▸ **THE REQUEST**
Reproduce all of the material exactly as shown.

Begin

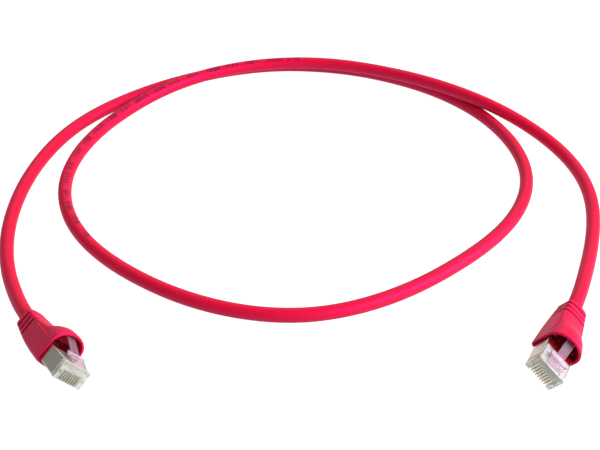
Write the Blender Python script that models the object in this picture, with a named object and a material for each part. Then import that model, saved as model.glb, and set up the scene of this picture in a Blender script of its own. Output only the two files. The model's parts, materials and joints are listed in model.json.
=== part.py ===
"""Shielded network patch cable: one free lead with an eight-contact modular plug on each end.

Metres, +Z up.  The lead lies on the floor in one and a half turns, and the two plugs rest
on the floor beside each other, rolled onto their edges.  The origin is on the floor under
the middle of the two plugs; the loop of cable is on the +Y side.

Each plug is modelled in its own frame: +X is the way it is pushed into a socket, +Y is
its width, +Z is the latch side, and x = 0 is the front face.
"""
import math

import bmesh
import bpy
import numpy as np
from mathutils import Matrix, Vector

MM = 0.001

# Plug body: the standard modular outline.
PLUG_WIDTH = 11.68 * MM
PLUG_HEIGHT = 6.60 * MM
PLUG_LENGTH = 17.5 * MM
CONTACT_COUNT = 8
CONTACT_PITCH = 1.016 * MM

# Stamped shield sheet, and how much of the clear body it leaves bare.
SHEET = 0.30 * MM
BARE_NOSE = 1.9 * MM
BARE_CONTACT_SIDE = 8.0 * MM
BARE_LATCH_SIDE = 13.5 * MM
SHIELD_LIP = 2.45 * MM
SHIELD_SEAM = 14.0
CRIMP_FACETS = 10

# Small coring pockets in the nose, one above the other beside each flank.
POCKET_WIDTH = 0.85 * MM
POCKET_HEIGHT = 0.90 * MM
POCKET_DEPTH = 0.70 * MM
POCKET_EDGE = 0.35 * MM
POCKET_HEIGHTS = (-0.75 * MM, 2.05 * MM)

# Contact blades and the slots they stand in.
CONTACT_THICKNESS = 0.35 * MM
SLOT_WIDTH = 0.70 * MM
SLOT_TOP = 0.45 * MM
SLOT_LENGTH = 5.9 * MM
CONTACT_RECESS = 0.40 * MM
CONTACT_NOSE = 0.75 * MM
CONTACT_HEADROOM = 0.20 * MM
TOOTH_COUNT = 2
TOOTH_WIDTH = 1.10 * MM
TOOTH_PITCH = 1.70 * MM

# Insulated wires, the bar that holds them in two rows, and the bay around it.
WIRE_DIAMETER = 0.90 * MM
WIRE_ROW_LOW = 0.30 * MM
WIRE_ROW_HIGH = 1.32 * MM
WIRE_RING = 1.55 * MM
BAR_CHEEK = 0.35 * MM
BAR_WALL = 0.22 * MM
BAR_FRONT = 6.9 * MM
BAR_LENGTH = 5.5 * MM
BAY_WALL_FRONT = 1.7 * MM
BAY_REAR_FLOOR = 0.5 * MM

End

▸ **ANSWER TO THE EXERCISE**
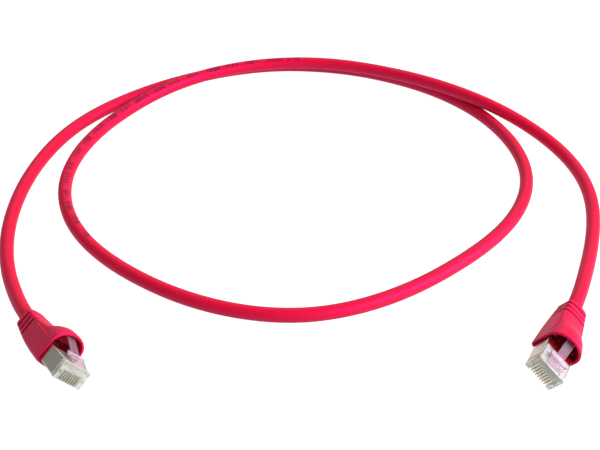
Write the Blender Python script that models the object in this picture, with a named object and a material for each part. Then import that model, saved as model.glb, and set up the scene of this picture in a Blender script of its own. Output only the two files. The model's parts, materials and joints are listed in model.json.
=== part.py ===
"""Shielded network patch cable: one free lead with an eight-contact modular plug on each end.

Metres, +Z up.  The lead lies on the floor in one and a half turns, and the two plugs rest
on the floor beside each other, rolled onto their edges.  The origin is on the floor under
the middle of the two plugs; the loop of cable is on the +Y side.

Each plug is modelled in its own frame: +X is the way it is pushed into a socket, +Y is
its width, +Z is the latch side, and x = 0 is the front face.
"""
import math

import bmesh
import bpy
import numpy as np
from mathutils import Matrix, Vector

MM = 0.001

# Plug body: the standard modular outline.
PLUG_WIDTH = 11.68 * MM
PLUG_HEIGHT = 6.60 * MM
PLUG_LENGTH = 17.5 * MM
CONTACT_COUNT = 8
CONTACT_PITCH = 1.016 * MM

# Stamped shield sheet, and how much of the clear body it leaves bare.
SHEET = 0.30 * MM
BARE_NOSE = 1.9 * MM
BARE_CONTACT_SIDE = 8.0 * MM
BARE_LATCH_SIDE = 13.5 * MM
SHIELD_LIP = 2.45 * MM
SHIELD_SEAM = 14.0
CRIMP_FACETS = 10

# Small coring pockets in the nose, one above the other beside each flank.
POCKET_WIDTH = 0.85 * MM
POCKET_HEIGHT = 0.90 * MM
POCKET_DEPTH = 0.70 * MM
POCKET_EDGE = 0.35 * MM
POCKET_HEIGHTS = (-0.75 * MM, 2.05 * MM)

# Contact blades and the slots they stand in.
CONTACT_THICKNESS = 0.35 * MM
SLOT_WIDTH = 0.70 * MM
SLOT_TOP = 0.45 * MM
SLOT_LENGTH = 5.9 * MM
CONTACT_RECESS = 0.40 * MM
CONTACT_NOSE = 0.75 * MM
CONTACT_HEADROOM = 0.20 * MM
TOOTH_COUNT = 2
TOOTH_WIDTH = 1.10 * MM
TOOTH_PITCH = 1.70 * MM

# Insulated wires, the bar that holds them in two rows, and the bay around it.
WIRE_DIAMETER = 0.90 * MM
WIRE_ROW_LOW = 0.30 * MM
WIRE_ROW_HIGH = 1.32 * MM
WIRE_RING = 1.55 * MM
BAR_CHEEK = 0.35 * MM
BAR_WALL = 0.22 * MM
BAR_FRONT = 6.9 * MM
BAR_LENGTH = 5.5 * MM
BAY_WALL_FRONT = 1.7 * MM
BAY_REAR_FLOOR = 0.5 * MM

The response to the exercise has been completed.